At least this summery treat has the word "sweet" in its name. This particular version of corn ice cream comes from Palapa Azul, a Los Angeles-based purveyor of premium Mexican-style frozen treats, including Hibiscus Flower sorbet and Cucumber-Chili frozen fruit bars.
Grilled Idaho Potato Ice Cream
Have you ever noticed that mashed potatoes look just like ice cream? Well now you can meld these two comfort foods right in your own kitchen. The Idaho Potato Commission has the complete recipe for this eye-catching concoction, Grilled Idaho® Potato Ice Cream with Milk Chocolate Cake and Bacon Toffee. Don't forget the Potato Ring garnish!
Yep, the bowlful of wonderful shown here inspired the nice ladies from the Scappoose (Oregon) Lions Club, who served up more than 23 gallons of their "famous" Sauerkraut Ice Cream at Scappoose Sauerkraut Festival in 2000. No reports on whether the two gallons of leftovers are still sitting in the back of the Lion's Club fridge.
These days, you can hardly walk three steps without tripping over a slab of bacon. It's everywhere, including in ice cream. Blogger David Lebovitz and the food website Foodista both offer recipes. For those of us without the necessary culinary chops, there's another option: The Ice Cream Store at Delaware's Rehoboth Beach scoops out their own bacon ice cream.
Not sure what they put in the water at Rehoboth Beach, Delaware, but take a two minute walk west of The Ice Cream Store (previous slide) and you'll find yourself at Udder Delight Ice Cream House. They got bacon ice cream, too. But Udder Delight ratchets up the competition with Memphis Barbecue ice cream. And, yeah, it tastes like barbecue sauce with a triple shot of vanilla.
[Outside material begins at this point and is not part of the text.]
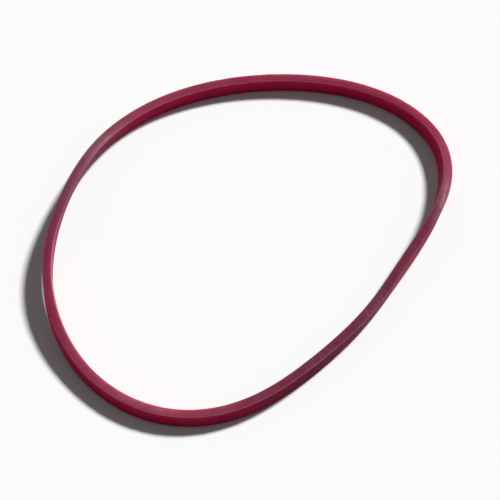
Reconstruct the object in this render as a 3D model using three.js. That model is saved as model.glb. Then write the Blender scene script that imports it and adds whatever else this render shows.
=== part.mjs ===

Unable to obtain a photo of someone actually "enjoying" barbecue ice cream, we offer here something almost as amazing: the Udder Delight logo.
Though not technically ice cream, when beer is involved no one is likely to complain. Rustico , a restaurant in Alexandria, Virginia, serves mildly alcoholic frozen beer on a stick. Brew guru Frank Morales, shown here enjoying a cold one, brews up a seasonally appropriate selection of his Brew Pops using light Belgian-style beers brewed with fruits like cherry and plum.
Cucumber Honeydew with Cayenne
What if youcould have your vegetables and your ice cream too? Thanks to Jeni Britton Bauer, proprietor of Jeni's ice cream shops in and around Columbus, Ohio, you can. Her seasonal creation, shown here, blends farm-fresh Japanese cucumbers, honeydew melon, and a cayenne kicker into a cool and creamy frozen yogurt. If you're looking for something a bit richer, she also offers Goat Cheese with Roasted Red Cherries ice cream. Or maybe you'd prefer Thai Chili ice cream for some hot and cold running flavor.
Yes, It's Back!
Japan may have its shrimp, fish and crab ice creams, but Bar Harbor, Maine, in the good ol' U. S. of A., proudly claims Lobster ice cream. Ben & Bill's Chocolate Emporium blends flakes of sweet local lobster into a rich buttery ice cream. Can't make the trip? You can order online -- if you dare!
Savin' the Best for Last
If you like Sarah Palin's speeches, with their interesting amalgamation of seemingly unrelated concepts, then you may also enjoy one her state's most intriguing traditional foods: Eskimo ice cream, or, more melodiously, as Akutaq. Though not technically an ice cream, akutaq does offer a creamy texture, rich mouthfeel and striking fruit flavors. And why wouldn't it, considering that it is traditionally made with seal-oil (or, in a pinch, caribou back-fat), salmonberries, and some combination of sugar, cooked mashed fish, mashed potatoes, milk, eggs, water, and snow. That's according to the respected Alaska education site, Alaskakool.org. Alas, Alaskan modernistas are likely to substitute Crisco for the seal-oil. Sniff!